Estava lendo (e rindo) pela segunda ou terceira vez a matéria do meu colega Gabriel de Arruda Castro sobre o curso de lacração dos funcionários do TSE. O “barriguinha” no título é de uma sutileza genial. E a melhor parte do texto é quando a palestrante compara o racismo estrutural à estrutura de um prédio – e mostra a foto de um prédio. Tudo no texto é muito real e verdadeiro, e não só porque confio no autor da reportagem. É que é impossível inventar uma patuscada dessas.
O Gabriel também foi muito feliz ao informar os salários dos funcionários envolvidos no curso de doutrinação que pretende transformar os funcionários do TSE em militantes da infame Agenda 2030 da ONU: todos na faixa dos R$20 mil, exceto por uma “oprimida” que ganha apenas R$14 mil. Tadinha. Os valores despertaram ainda mais a ira de quem leu a matéria para descobrir no que será gasto o dinheiro arrecadado com os novos e estratosféricos impostos do ministro Haddad – aquele que dá gosto chamar de Taxad. Por que não?
Ali pela quarta ou quinta leitura, porém, minha visão sobre esse mundinho que vive uma distopia não tão particular assim, a bolha dos funcionários públicos muito bem remunerados, começou a mudar. Deixei a ira cidadã de lado e fui tomado por algo mais incômodo que vou chamar de pena. Porque comecei a pensar no tédio de que sofrem essas pessoas, muitas delas jovens cheios de energia, fechadas em seus gabinetes existencialmente claustrofóbicos, ocupadas em encontrar sentido para suas vidas entre uma eleição e outra. Ou melhor, entre um nada e outro.
(Mas antes de continuar quero dizer que minha mulher - sempre ela! - veio aqui, leu este texto por sobre meu ombro e reclamou da generalização que faço dos funcionários públicos do TSE. Expliquei para ela, e agora explico para vocês, que estou generalizando mesmo. Mas reconheço que há exceções. Não conheço nenhuma, pero que las hay, las hay. Tudo certo agora? Posso continuar, Dani?).
Parque de diversões
“Mente vazia, oficina do diabo”, diz o ditado – e não é preciso ser muito perspicaz para perceber que o tinhoso construiu todo um complexo industrial de maldade (ainda que não-intencional) na cabecinha ociosa desses ultraprivilegiados. Desses jovens que, se me permitem a sociologia de botequim a esta hora da manhã (ou da tarde ou da noite; vai saber a que horas você está lendo!), se julgam melhores do que os pobres mortais (nós) que pagam seus salários porque passaram num concurso público ou têm os contatinhos certos nos cargos certos.
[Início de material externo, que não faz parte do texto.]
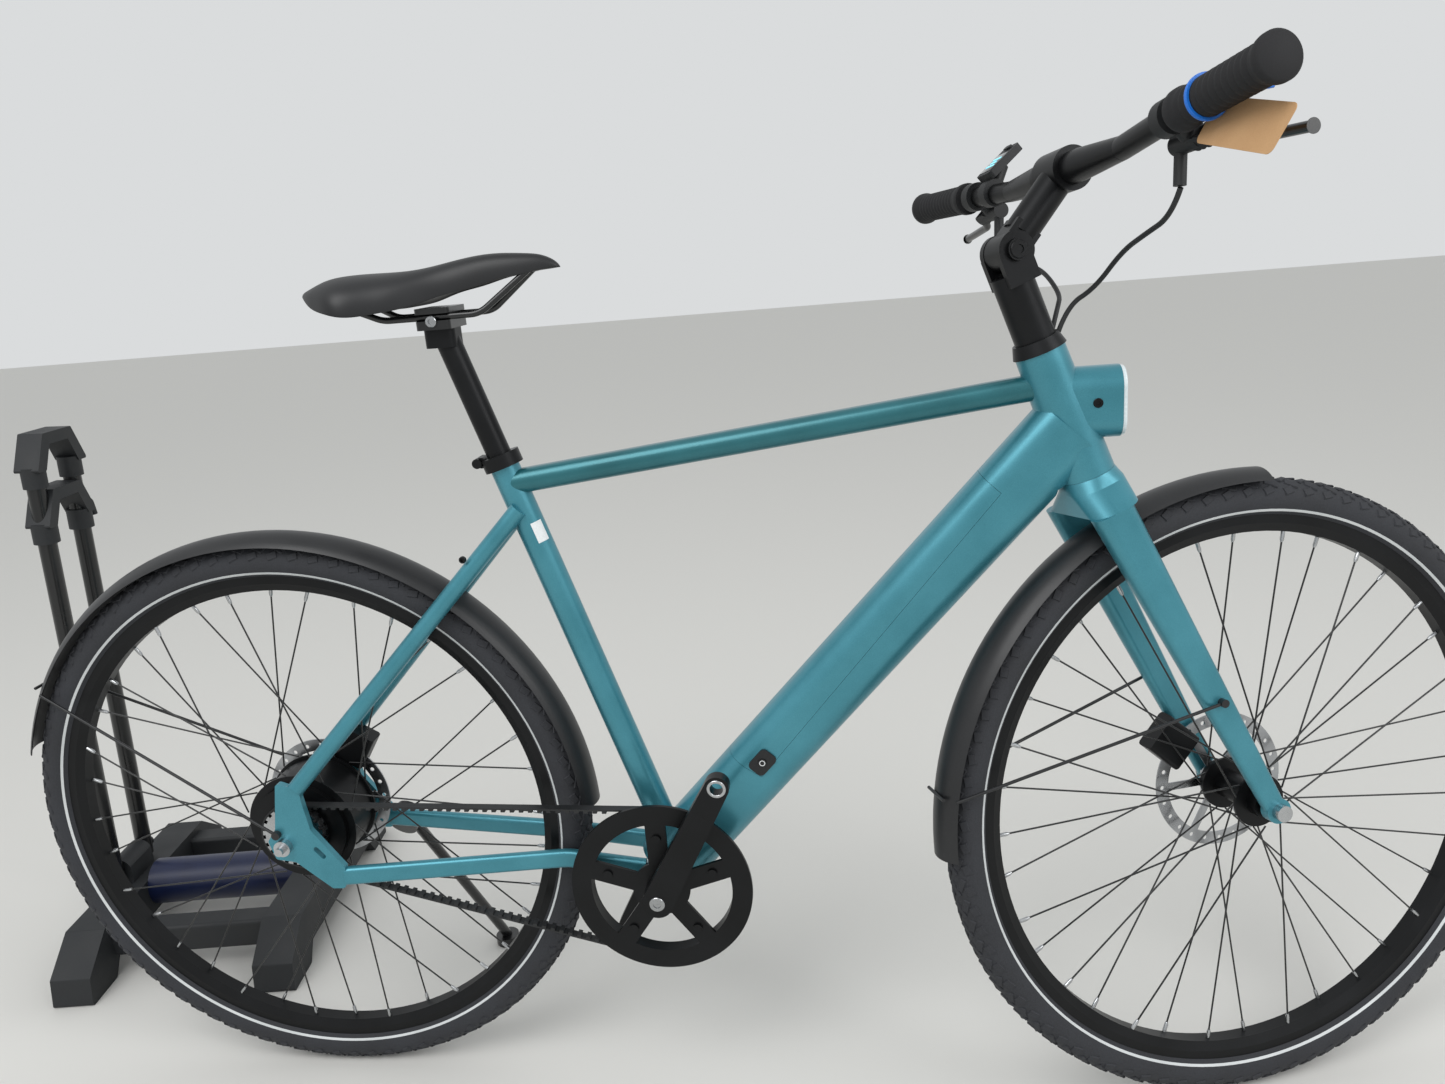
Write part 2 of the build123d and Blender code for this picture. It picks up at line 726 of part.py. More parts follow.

Daí aquilo que por falta de termo melhor vou chamar de pena. Ah, se ao menos os funcionários do TSE tivessem valores morais sólidos. Ah, se ao menos eles tivessem ambições espirituais verdadeiras. Ah, se ao menos não tivesse se deixado levar pelo canto das sereias da Ilha da Tecnocracia. Ah, se fossem um pouquinho humildes. Um pouquinho só. Ah, quanta diferença real eles seriam capazes de fazer no mundo.
Na condição de funcionários públicos, cidadãos e principalmente seres humanos, imagino que eles se sentiriam muito mais realizados se usassem o tempo livre, a capacidade de organização e até mesmo a fortuna de dinheiro público de que dispõem no TSE para promoverem cursos e seminários realmente engrandecedores. Cursos e seminários sobre temas importantes, que dialogassem com o mundo real – e não com o parque de diversões das pautas identitárias, com a montanha-russa do racismo, a roda-gigante da gordofobia ou o trem-fantasma do feminismo.
Garanto – la garantía soy yo! – que eles se sentiriam muito mais úteis e realizados. E talvez dispensassem os ansiolíticos e os antidepressivos para dormir com a deliciosa sensação do dever cumprido ao testemunharem a construção de algo virtuoso e duradouro. De uma obra erguida sobre a rocha da imperfeita civilização judaico-cristã que nos trouxe até aqui. E não sobre essa areia pós-moderna multicolorida e suscetível às marés que é a ideologia.